In January, Ontario Provincial Police Commissioner Julian Fantino, a CACP member, spoke at an association workshop on CEWs and gave the weapon an even more ringing endorsement, and denounced the "irresponsible journalism" surrounding the issue.
Mr. Fantino was at least more direct: he called a spade a spade and used both terms, CEWs and tasers, to describe the weapon.
When Mr. Cuthbert was asked if it wouldn't have been better for the CACP to have publicly praised tasers with clean hands, he disagreed, and said, "Other than that, I tell you, with the board, it was not an issue ... the board was very, very comfortable with this."
But Dr. Jones told The Globe that most of the ethics committee members had concerns about the sponsorships, not just Taser's, which is why it sent committee co-chairs, RCMP Assistant Commissioner Sandra Conlin, her force's ethics adviser, and Edmonton Deputy Chief Norm Lipinski, to the board meeting. That, he said, was a measure of the committee's concern.
Mr. Conlin referred The Globe to Mr. Lipinski, saying he was the ethics committee spokesman. He was out of town and didn't return The Globe's call.
Dr. Jones, who at 66 has spent several decades of his career lecturing and consulting about ethical conduct, particularly in policing, also recently resigned as an adviser to the International Association of Chiefs of Police.
He rued how the CACP conferences have become increasingly "gaudy" affairs, with each host city trying to outdo the other, with members expecting bigger and better freebies. Indeed, Mr. Cuthbert's own figures - he said it now costs between $800,000 and $1-million to hold such conferences - back up Dr. Jones' perception.

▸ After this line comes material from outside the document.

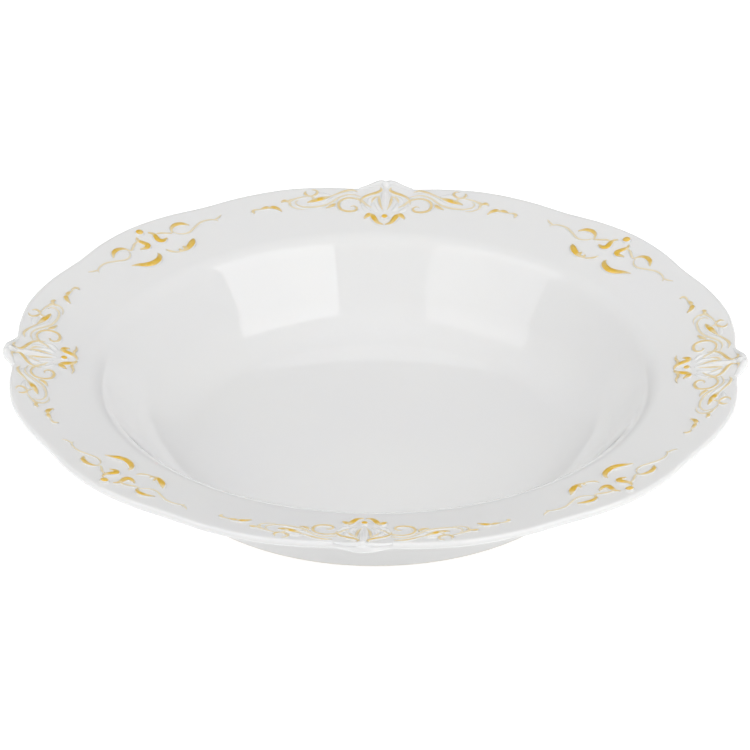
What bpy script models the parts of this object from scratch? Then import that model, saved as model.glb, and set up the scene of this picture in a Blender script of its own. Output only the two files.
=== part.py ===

Asked why the chiefs and senior police executives don't just finance their own conferences, Dr. Jones replied, "That's what we'd like."
He said there was "a shocking disconnect" between the lavish conferences for senior police and their increasing demands upon their rank-and-file that they refuse even a free coffee from the local doughnut store. "People now want their leaders to walk the talk," he said.